▸ **INSTRUCTION**
Find the lines with "joints" in them and copy them out.

▸ **DATASET CONTENT**
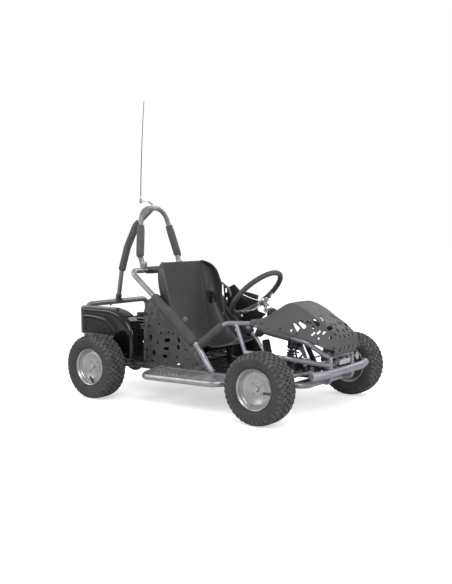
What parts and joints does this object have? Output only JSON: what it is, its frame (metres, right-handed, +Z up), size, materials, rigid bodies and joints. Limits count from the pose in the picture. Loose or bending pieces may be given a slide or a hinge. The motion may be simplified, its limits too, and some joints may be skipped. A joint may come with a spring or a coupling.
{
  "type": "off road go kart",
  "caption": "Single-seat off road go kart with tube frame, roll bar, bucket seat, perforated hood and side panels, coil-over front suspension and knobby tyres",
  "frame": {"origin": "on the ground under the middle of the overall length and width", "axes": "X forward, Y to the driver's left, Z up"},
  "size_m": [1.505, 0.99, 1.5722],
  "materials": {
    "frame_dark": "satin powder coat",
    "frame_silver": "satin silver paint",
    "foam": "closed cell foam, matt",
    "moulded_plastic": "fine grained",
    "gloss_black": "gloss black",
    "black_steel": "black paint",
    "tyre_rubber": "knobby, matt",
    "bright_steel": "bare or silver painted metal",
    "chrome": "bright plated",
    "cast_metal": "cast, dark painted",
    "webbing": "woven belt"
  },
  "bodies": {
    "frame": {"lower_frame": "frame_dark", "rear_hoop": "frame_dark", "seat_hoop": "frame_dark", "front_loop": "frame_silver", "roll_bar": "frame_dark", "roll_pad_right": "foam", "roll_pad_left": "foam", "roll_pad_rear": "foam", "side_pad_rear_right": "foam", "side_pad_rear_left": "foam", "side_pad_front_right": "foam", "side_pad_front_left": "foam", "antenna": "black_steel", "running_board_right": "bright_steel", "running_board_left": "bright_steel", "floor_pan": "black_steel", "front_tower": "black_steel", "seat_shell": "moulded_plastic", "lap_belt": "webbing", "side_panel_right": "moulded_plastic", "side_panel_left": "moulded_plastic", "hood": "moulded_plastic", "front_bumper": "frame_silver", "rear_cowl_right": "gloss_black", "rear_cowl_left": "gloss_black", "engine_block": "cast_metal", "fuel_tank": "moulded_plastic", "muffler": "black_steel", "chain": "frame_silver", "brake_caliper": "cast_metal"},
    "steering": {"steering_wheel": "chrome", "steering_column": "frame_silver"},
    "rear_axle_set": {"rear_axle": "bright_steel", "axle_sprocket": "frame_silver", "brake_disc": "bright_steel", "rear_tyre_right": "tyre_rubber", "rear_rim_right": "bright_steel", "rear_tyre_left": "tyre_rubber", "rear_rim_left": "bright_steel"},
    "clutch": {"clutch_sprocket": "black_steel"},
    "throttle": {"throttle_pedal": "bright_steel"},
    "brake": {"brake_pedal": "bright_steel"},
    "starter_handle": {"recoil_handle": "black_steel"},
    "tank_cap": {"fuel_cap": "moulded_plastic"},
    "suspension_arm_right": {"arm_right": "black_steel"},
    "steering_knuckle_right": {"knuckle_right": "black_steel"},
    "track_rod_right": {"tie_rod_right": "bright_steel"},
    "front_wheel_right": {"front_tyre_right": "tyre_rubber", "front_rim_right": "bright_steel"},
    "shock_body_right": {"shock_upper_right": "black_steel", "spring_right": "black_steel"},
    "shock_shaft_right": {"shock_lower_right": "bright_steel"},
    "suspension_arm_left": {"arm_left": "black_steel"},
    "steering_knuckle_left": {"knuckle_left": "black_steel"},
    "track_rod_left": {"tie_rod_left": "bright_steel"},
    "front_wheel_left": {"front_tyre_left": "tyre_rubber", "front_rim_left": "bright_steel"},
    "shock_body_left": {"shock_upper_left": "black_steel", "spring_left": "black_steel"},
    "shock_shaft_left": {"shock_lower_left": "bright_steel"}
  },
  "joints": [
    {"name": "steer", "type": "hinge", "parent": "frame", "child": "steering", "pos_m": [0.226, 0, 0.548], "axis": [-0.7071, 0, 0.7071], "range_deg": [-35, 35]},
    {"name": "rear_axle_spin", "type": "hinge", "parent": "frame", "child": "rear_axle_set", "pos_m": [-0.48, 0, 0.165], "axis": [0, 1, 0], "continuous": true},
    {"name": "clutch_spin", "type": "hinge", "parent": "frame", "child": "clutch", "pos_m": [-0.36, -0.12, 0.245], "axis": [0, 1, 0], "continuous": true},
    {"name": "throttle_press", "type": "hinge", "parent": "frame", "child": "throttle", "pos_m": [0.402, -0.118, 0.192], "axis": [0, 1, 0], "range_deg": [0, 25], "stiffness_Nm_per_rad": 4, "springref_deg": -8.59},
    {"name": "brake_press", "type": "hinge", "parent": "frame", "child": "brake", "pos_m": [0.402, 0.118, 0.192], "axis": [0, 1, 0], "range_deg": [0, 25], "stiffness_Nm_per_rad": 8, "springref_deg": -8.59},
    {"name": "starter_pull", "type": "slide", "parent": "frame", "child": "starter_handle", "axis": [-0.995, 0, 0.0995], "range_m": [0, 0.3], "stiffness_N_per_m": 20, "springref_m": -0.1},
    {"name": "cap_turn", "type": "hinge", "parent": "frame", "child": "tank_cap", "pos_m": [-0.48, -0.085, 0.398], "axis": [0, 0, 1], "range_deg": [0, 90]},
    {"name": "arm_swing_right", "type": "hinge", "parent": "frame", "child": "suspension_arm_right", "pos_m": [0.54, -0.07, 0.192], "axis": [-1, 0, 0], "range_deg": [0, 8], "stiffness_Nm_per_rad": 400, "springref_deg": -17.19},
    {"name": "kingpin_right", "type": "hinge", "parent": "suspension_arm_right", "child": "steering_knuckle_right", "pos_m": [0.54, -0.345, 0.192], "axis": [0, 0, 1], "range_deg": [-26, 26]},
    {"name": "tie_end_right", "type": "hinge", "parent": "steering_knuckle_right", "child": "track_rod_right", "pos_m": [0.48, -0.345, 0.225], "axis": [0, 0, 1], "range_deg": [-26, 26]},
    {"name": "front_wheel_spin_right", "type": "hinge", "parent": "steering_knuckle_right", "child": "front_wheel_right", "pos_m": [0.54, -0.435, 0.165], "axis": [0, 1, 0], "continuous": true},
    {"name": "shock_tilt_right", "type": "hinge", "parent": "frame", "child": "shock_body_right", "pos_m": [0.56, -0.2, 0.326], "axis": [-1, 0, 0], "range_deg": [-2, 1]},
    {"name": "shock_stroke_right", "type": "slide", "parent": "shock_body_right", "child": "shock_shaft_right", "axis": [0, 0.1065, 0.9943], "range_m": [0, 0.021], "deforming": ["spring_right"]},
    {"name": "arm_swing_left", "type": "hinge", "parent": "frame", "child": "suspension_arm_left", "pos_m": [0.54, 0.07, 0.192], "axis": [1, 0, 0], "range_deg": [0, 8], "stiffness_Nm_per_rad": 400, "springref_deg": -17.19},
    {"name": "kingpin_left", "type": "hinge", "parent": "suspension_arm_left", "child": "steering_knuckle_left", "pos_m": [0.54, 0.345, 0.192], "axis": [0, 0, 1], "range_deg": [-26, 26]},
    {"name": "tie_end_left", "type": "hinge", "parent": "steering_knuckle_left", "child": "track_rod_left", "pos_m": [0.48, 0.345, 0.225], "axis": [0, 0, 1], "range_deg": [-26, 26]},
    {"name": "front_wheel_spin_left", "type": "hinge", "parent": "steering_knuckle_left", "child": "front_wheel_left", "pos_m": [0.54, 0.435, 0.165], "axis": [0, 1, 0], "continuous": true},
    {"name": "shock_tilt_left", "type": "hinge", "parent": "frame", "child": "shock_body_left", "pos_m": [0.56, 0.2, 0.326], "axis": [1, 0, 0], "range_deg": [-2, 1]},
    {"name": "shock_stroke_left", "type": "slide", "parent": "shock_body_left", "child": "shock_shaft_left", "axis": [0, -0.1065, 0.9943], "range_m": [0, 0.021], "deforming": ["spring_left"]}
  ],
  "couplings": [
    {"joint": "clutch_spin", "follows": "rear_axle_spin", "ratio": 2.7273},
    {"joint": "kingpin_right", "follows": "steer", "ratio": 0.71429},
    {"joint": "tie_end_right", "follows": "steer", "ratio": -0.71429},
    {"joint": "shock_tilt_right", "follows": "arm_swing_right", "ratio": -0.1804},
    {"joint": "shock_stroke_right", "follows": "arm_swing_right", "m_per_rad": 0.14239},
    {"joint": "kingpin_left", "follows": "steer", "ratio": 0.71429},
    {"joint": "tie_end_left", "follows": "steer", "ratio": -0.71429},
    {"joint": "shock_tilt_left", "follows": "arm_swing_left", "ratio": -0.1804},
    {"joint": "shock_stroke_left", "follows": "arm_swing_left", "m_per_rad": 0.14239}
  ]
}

▸ **ANSWER IN FULL**
What parts and joints does this object have? Output only JSON: what it is, its frame (metres, right-handed, +Z up), size, materials, rigid bodies and joints. Limits count from the pose in the picture. Loose or bending pieces may be given a slide or a hinge. The motion may be simplified, its limits too, and some joints may be skipped. A joint may come with a spring or a coupling.
  "joints": [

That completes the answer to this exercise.